Monday, January 14, 2019

Home

There was something off about the most recent installment of The Orville -- and it wasn't the surprise ending they were working their way toward.

Alara's strength is beginning to fade. She's been away from the intense gravity of her homeworld for too long, and needs to return and reacclimate or lose her strength forever. Returning home means she'll have to deal with her disapproving parents, who never liked that she joined an alien military organization. Still, she does what she has to -- only to find herself in the middle of a mystery back at home.

Pieces of this episode do work. It's great to see Alara's parents back, and not just on a viewscreen this time like during their brief season one appearance. In particular, it's just fun to have Star Trek: Voyager's Robert Picardo back on screen, along with Molly Hagan. They both do a great job with the material, delivering passive-aggressive putdowns to one daughter as the praise the other.

The visual effects were top notch. I just recently read a book about the production of season one of the original Star Trek (blog post coming soon), and a recurring theme of that book is how expensive it was to produce even the cheesy visuals they achieved 50 years ago. Many grander ideas never made it past early script drafts because they just weren't feasible to achieve. This installment of The Orville gave us a gorgeous ringed planet, sprawling technological cityscapes, a wheelchair-hovercraft, gallops down the beach on the back of an alien animal, and more. And it all looked pretty great.

The more horrific elements in the episode worked well too. The scene in which we learn (SPOILER) that the neighbors are the ones to fear is great. John Billingsley (another Trek veteran, this time from Enterprise) gives a chilling performance as he forces Alara's father to torture himself. Kerry O'Malley is just as icy as she wields garden shears in a menacing way.

But these are strong moments amid a story that really doesn't work right. The whole episode is clearly set up as an arc about Alara finding more self-confidence. As she's losing her strength aboard the ship, she's told quite explicitly by Mercer that she's more than her strength, and she can keep her job if she wants it. She then finds herself in the middle of a mystery, where the obvious and logical conclusion would be that she saves the day with her smarts and learns for herself what Mercer was trying to tell her. We don't get that. Instead, Alara suddenly recovers her ability to walk for no stated reason, right at the moment she needs it. She saves the day and defeats the villains with brawn.

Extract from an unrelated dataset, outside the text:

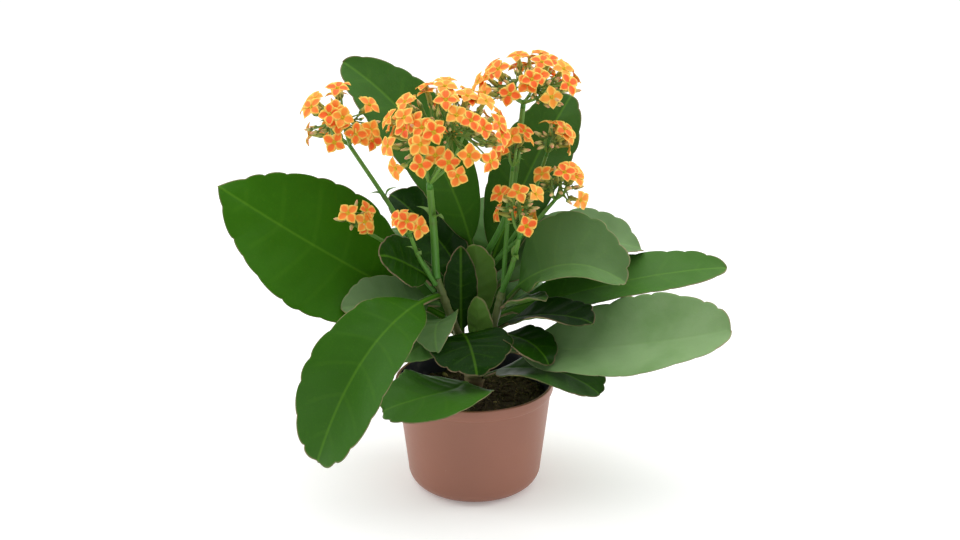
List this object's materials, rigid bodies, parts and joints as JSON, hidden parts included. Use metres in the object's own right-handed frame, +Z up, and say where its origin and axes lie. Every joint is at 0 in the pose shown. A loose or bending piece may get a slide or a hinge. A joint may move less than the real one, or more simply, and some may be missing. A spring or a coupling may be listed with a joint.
{
  "type": "potted kalanchoe",
  "caption": "Flowering kalanchoe with thick scalloped leaves and domed clusters of orange flowers on upright stalks, in a round tapered nursery pot.",
  "frame": {"origin": "centre of the pot's flat underside", "axes": "+Z up; -Y is the plant's front, which shows most of its flowers; +X is to the right seen from the front"},
  "size_m": [0.3203, 0.2273, 0.2892],
  "materials": {
    "pot_plastic": "satin",
    "peat": "matte",
    "stem_skin": "matte",
    "leaf_skin": "satin",
    "stalk_skin": "satin",
    "petals": "matte"
  },
  "bodies": {
    "root": {"pot": "pot_plastic", "potting_soil": "peat", "main_stem": "stem_skin", "left_shoot": "stem_skin", "right_shoot": "stem_skin", "back_shoot": "stem_skin", "leaf_left_large": "leaf_skin", "leaf_left_hanging": "leaf_skin", "leaf_left_inner": "leaf_skin", "leaf_left_folded": "leaf_skin", "leaf_front_low": "leaf_skin", "leaf_front_right_dark": "leaf_skin", "leaf_front_left_small": "leaf_skin", "leaf_front_left_sliver": "leaf_skin", "leaf_centre_upright": "leaf_skin", "leaf_centre_narrow": "leaf_skin", "leaf_centre_dark": "leaf_skin", "leaf_centre_right_dark": "leaf_skin", "leaf_centre_back": "leaf_skin", "leaf_right_upper": "leaf_skin", "leaf_right_small_glossy": "leaf_skin", "leaf_right_dark": "leaf_skin", "leaf_right_large": "leaf_skin", "leaf_right_far": "leaf_skin", "leaf_right_behind": "leaf_skin", "leaf_right_low": "leaf_skin", "leaf_left_top": "leaf_skin", "leaf_right_top": "leaf_skin", "leaf_back_left_low": "leaf_skin", "leaf_back_low": "leaf_skin", "leaf_back_right_low": "leaf_skin", "leaf_back_left_upper": "leaf_skin", "leaf_back_right_upper": "leaf_skin", "flower_stalk_centre": "stalk_skin", "flower_head_centre": "petals", "flower_stalk_left": "stalk_skin", "flower_head_left": "petals", "flower_stalk_top_right": "stalk_skin", "flower_head_top_right": "petals", "flower_stalk_right_front": "stalk_skin", "flower_head_right_front": "petals", "flower_stalk_right": "stalk_skin", "flower_head_right": "petals", "flower_stalk_right_upper": "stalk_skin", "flower_head_right_upper": "petals", "flower_stalk_front_upper": "stalk_skin", "flower_head_front_upper": "petals", "flower_stalk_left_front": "stalk_skin", "flower_head_left_front": "petals", "flower_stalk_far_left": "stalk_skin", "flower_head_far_left": "petals"}
  },
  "joints": []
}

The second main arc is about Alara reconciling with her father. This element is bungled too, as logic is tossed aside in dogged pursuit of that outcome. After Alara's father is seriously injured (in that earlier, effective scene), he should be pretty well out for the count. Yet Alara asks him to perform heroics at the end when her mother and sister -- two other perfectly capable, able-bodied, and uninjured people -- are right there. Sure, the needs of the story say it has to be Dad, but then the other characters really needed to have been sidelined to justify that. It wouldn't have been hard; shift the soup scene from Dad to Mom, actually go through (off camera) with the garden shears moment, and you're there. Or lock the two of them in a room somewhere. Something. Anything.

The comedy involving Patrick Warburton was a bit off too. Oh, it was hilarious, to be sure (even if Orville's penchant to turn aliens into dude-bros is starting to wear a little thin). But it felt like a waste of Warburton not to have more of him. And at the same time, it was quite a disruption and distraction from Alara's story to cut away from it as long as the episode did.

Then there's the question of what to make of that ending. (SPOILERS again, of course.) Is that it? Is Alara (and actress Halston Sage) off the show now? Permanently? Temporarily? I do like being surprised and uncertain by this, unlike, say, any previous Star Trek show where I'd heard about all the major exits in advance. But it seemed rather odd to go to all the trouble of finding a technobabbly solution to Alara's problem (an obvious one) only to not use it.

And I wish the goodbyes had resonated a little better. It's hard, given that it's been so long since season one of the show, and we've now only been back a few episodes in season two. Your memory really has to be working for Alara's tearful goodbye to hit as hard as it should have. That final shot, for example, was kind of perfect -- calling back to Mercer always asking Alara to "open this jar of pickles for me." Except that, when I watched with friends, not everyone remembered back to those early episodes with that running gag.

It's definitely the first misfire of season two, featuring too many plot holes to be overlooked. I give Home a grade C. Perhaps, if The Orville runs for many years and this goodbye really is permanent, this episode will have more resonance when revisiting it. But for now, I think it's one of the series' weaker installments so far.